Sunday, March 21, 2021

Oregon Proposes To Make Mask Mandates Permanent


Oregon Health Officials Propose Making Mask Mandates Permanent



Oregon state health officials unveiled a new proposal in January which seeks to make temporary mask mandates permanent.

The current order, passed in November by the state’s workplace safety department, which requires all employers to implement state-imposed guidelines for social distancing and mask compliance, is set to expire on May 4. Oregon health bureaucrats are now seeking to make the rules permanent.

“Although the rule must be adopted as a permanent rule, its purpose is to address the COVID-19 pandemic,” the proposal reads. “Oregon [Occupational Safety and Health] intends to repeal the rule when it is no longer necessary to address the pandemic.”


No threshold for what constitutes when the mandate is “no longer necessary” however, is offered in the proposal.

New COVID cases in Oregon meanwhile, are averaging less than half what they were when the temporary order came into effect last fall.
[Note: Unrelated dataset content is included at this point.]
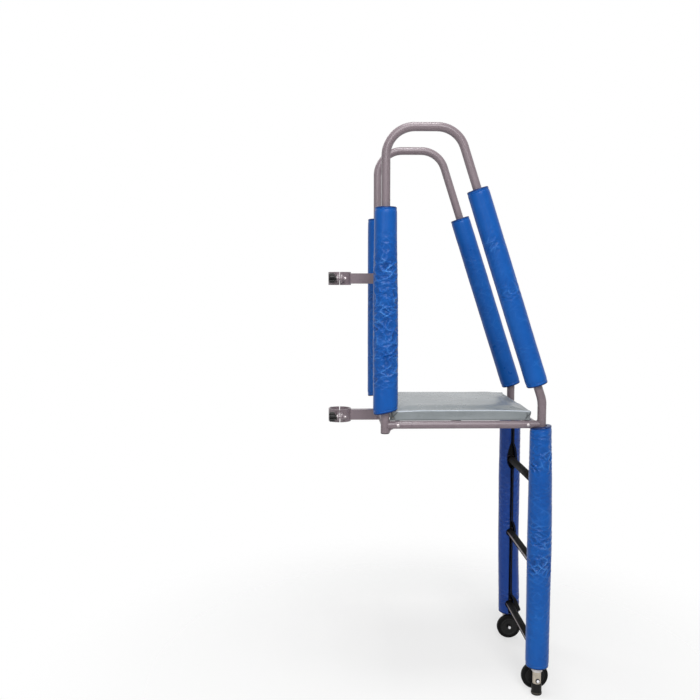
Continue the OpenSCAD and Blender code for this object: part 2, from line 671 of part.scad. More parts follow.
handrail(-1);  // handrail_near
handrail(1);  // handrail_far
side_rail(-1);  // side_rail_near
side_rail(1);  // side_rail_far
platform_tube(0);  // platform_tube_front
platform_tube(rear_tube_x / 2);  // platform_tube_middle
platform_tube(rear_tube_x);  // platform_tube_rear
corner_gussets();
upright_plugs();
upper_crossbar();
deck_board();
deck_pad();
deck_brackets();
deck_bolts();
deck_screws();
ladder_leg(-1);  // ladder_leg_near
ladder_leg(1);  // ladder_leg_far
leg_lock_buttons();
rung(0);  // rung_lower
rung(1);  // rung_middle
rung(2);  // rung_upper
rung_grip(0);  // rung_grip_lower
rung_grip(1);  // rung_grip_middle
rung_grip(2);  // rung_grip_upper
leg_collar(-1);  // leg_collar_near
leg_collar(1);  // leg_collar_far
foot_tube(-1);  // foot_tube_near
foot_tube(1);  // foot_tube_far
foot_tip(-1);  // foot_tip_near
foot_tip(1);  // foot_tip_far
axle_bolt(-1);  // axle_bolt_near
axle_bolt(1);  // axle_bolt_far
axle_spacer(-1);  // axle_spacer_near
axle_spacer(1);  // axle_spacer_far
wheel_hub(-1);  // wheel_hub_near
wheel_hub(1);  // wheel_hub_far
wheel_tyre(-1);  // wheel_tyre_near
wheel_tyre(1);  // wheel_tyre_far
clamp_arm(platform_h, deck_r);  // clamp_arm_lower
clamp_arm(upper_clamp_h, rail_r);  // clamp_arm_upper
clamp_saddle(platform_h);  // clamp_saddle_lower
clamp_saddle(upper_clamp_h);  // clamp_saddle_upper
clamp_cap(platform_h);  // clamp_cap_lower
clamp_cap(upper_clamp_h);  // clamp_cap_upper
clamp_knob(platform_h, -1);  // clamp_knob_lower_near
clamp_knob(platform_h, 1);  // clamp_knob_lower_far
clamp_knob(upper_clamp_h, -1);  // clamp_knob_upper_near
clamp_knob(upper_clamp_h, 1);  // clamp_knob_upper_far
clamp_screw(platform_h, -1);  // clamp_screw_lower_near
clamp_screw(platform_h, 1);  // clamp_screw_lower_far
clamp_screw(upper_clamp_h, -1);  // clamp_screw_upper_near
clamp_screw(upper_clamp_h, 1);  // clamp_screw_upper_far
front_pad(-1);  // front_pad_near
front_pad(1);  // front_pad_far
slant_pad(-1, near_pad_slack);  // slant_pad_near
slant_pad(1, far_pad_slack);  // slant_pad_far
leg_pad(-1);  // leg_pad_near
leg_pad(1);  // leg_pad_far
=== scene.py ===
"""Looks for the volleyball referee stand: finishes, foam sleeves, deck cushion, welds and stitching.

All sizes are in metres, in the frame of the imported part: +X towards the ladder, +Y towards the
far side frame, +Z up, with the origin on the floor.
"""

import json
import logging
import math
from collections.abc import Iterator
from contextlib import contextmanager
from dataclasses import dataclass, field
from enum import Enum

import bpy
import numpy as np
from mathutils import Matrix, Vector

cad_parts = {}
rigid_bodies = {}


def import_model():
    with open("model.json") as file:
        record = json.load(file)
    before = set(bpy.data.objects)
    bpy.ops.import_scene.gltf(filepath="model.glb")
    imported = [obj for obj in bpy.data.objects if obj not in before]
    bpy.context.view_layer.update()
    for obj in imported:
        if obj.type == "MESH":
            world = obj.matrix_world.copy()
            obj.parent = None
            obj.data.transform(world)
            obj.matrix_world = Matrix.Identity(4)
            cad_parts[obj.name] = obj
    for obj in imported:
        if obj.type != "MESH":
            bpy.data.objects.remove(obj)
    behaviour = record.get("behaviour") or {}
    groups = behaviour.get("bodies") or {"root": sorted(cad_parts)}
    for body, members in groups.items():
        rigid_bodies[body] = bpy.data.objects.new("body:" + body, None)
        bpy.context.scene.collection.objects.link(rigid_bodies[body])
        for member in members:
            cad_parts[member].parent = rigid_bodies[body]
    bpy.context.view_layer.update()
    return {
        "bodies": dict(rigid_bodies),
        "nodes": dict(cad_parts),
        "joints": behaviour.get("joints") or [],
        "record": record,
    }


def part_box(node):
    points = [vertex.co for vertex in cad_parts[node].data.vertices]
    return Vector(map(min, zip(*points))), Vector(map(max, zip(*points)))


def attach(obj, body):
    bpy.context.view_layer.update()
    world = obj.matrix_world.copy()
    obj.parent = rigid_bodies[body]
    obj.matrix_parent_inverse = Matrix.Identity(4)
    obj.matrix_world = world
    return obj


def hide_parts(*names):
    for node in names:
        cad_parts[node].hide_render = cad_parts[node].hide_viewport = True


LOG = logging.getLogger("referee_stand")

Colour = tuple[float, float, float]
Values = np.ndarray | float
Faces = list[tuple[int, ...]]
Piece = bpy.types.Object
Material = bpy.types.Material
Node = bpy.types.Node
NodeTree = bpy.types.NodeTree
Socket = bpy.types.NodeSocket


class Side(Enum):
    """The side frame a piece belongs to."""

    NEAR = -1
    FAR = 1

    @property
    def word(self) -> str:
        """The ending of this side's node names."""
        return self.name.lower()


class Texture(Enum):
    """The pattern of a finish's fine relief: its node, and the output that gives its height."""

    CLOUDS = ("TexNoise", "Fac")
    CELLS = ("TexVoronoi", "Distance")


# Workshop: selecting, joining and finishing meshes


def deselect_all() -> None:
    """Leaves nothing selected, because an operator acts on all that is."""
    if bpy.context.object and bpy.context.object.mode != "OBJECT":
        bpy.ops.object.mode_set(mode="OBJECT")
    for obj in list(bpy.context.selected_objects):
        obj.select_set(False)


def take(obj: Piece) -> None:
    """Makes a piece the only selected and the active one.

    Args:
        obj: The piece.
    """
    deselect_all()
    obj.select_set(True)
    bpy.context.view_layer.objects.active = obj


@contextmanager
def edit_mode(obj: Piece) -> Iterator[None]:
    """Opens a piece in edit mode, with all of it selected.

    Args:
        obj: The piece.

    Yields:
        Nothing. The piece is in edit mode until the block ends.
    """
    take(obj)
    bpy.ops.object.mode_set(mode="EDIT")
    bpy.ops.mesh.select_all(action="SELECT")
    yield
    bpy.ops.object.mode_set(mode="OBJECT")


def apply_modifier(obj: Piece, modifier: bpy.types.Modifier) -> None:
    """Makes a modifier's result the piece's own mesh."""
    take(obj)
    bpy.ops.object.modifier_apply(modifier=modifier.name)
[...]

The state saw 769 new cases with a seven-day average of 603 positive tests the day to order was announced on Nov. 6 as they began to rise going into the Thanksgiving holiday.

On Wednesday however, the state say 264 new cases with a seven-day average of 284.

Oregon Health Authority Director Patrick Allen announced Wednesday all adult residents will be eligible for the vaccine by May 1, three days before the existing mask mandate is set to expire.

“In Oregon, every single adult will be eligible for a vaccine on May 1 – which does not mean they will get a vaccine on May 1, but they will be eligible,” Allen told a local paper.

The state mask mandates however, which are particularly stringent, are becoming a progressively burdensome issue for a COVID-fatigued public one year into the pandemic.


Even outdoor sports teams under state regulations are mandated to wear facial coverings where the arbitrary measure of six-feet distancing cannot be guaranteed.

Others believe the masks themselves have become a higher safety hazard than the comparatively low risk of viral transmission among high school teenagers outdoors.